A sensible testing sequence for a fresh pipeline might include the following:

  1. Dry run

    Remove the sample and stage inset, ensuring ample clearance for the stage/objective. Have the microscope acquire an empty prescan in a different folder and then manually move a previously acquired example prescan to the target folder that DySTrack is monitoring.

    This is to check against order-of-magnitude conversion errors where the stage might move e.g. a centimeter instead of a micron.

  2. Single time-point checks

    Set everything up as if for a full time course, but start by only running the first two time points to check if everything behaves as intended.

    Do the same thing again, but deliberately offset the sample in the initial position to check that DySTrack corrects properly corrects for it (and doesn’t e.g. correct in the opposite direction).

  3. Supervised time-lapse test

    Start an actual full time lapse but supervise the microscope for the first several iterations to ensure everything is running as intended, and even if things look good still check back at very regular intervals throughout the entire duration of the time course.

    Tip: It can be useful to configure remote access to the microscope PC to enable regular remote checks during the first several tests.

  4. Celebrate!

    When it works, the results are often spectacular! :)

Future-proofing with automated tests

We recommend writing automated tests (ideally within the pytest framework included in the DySTrack distribution) that make it easy to check whether the pipeline behaves as expected after any fixes, improvements, or version upgrades.

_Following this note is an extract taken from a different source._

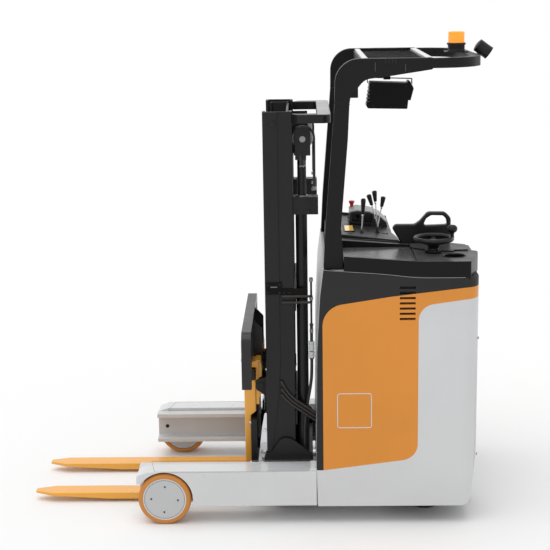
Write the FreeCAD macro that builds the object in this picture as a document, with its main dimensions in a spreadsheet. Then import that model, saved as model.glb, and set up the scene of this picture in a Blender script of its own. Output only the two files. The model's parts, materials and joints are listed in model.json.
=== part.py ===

The DySTrack GitHub repository implements a simple set of tests for all included pipelines, which can be used for inspiration (see DySTrack\tests\tests_unitary\tests_pipelines). These tests generally just use a single prescan example to keep the size of the GitHub repo in check, but when developing your own pipeline you could include additional private tests on data that is in a different folder (not tracked by git).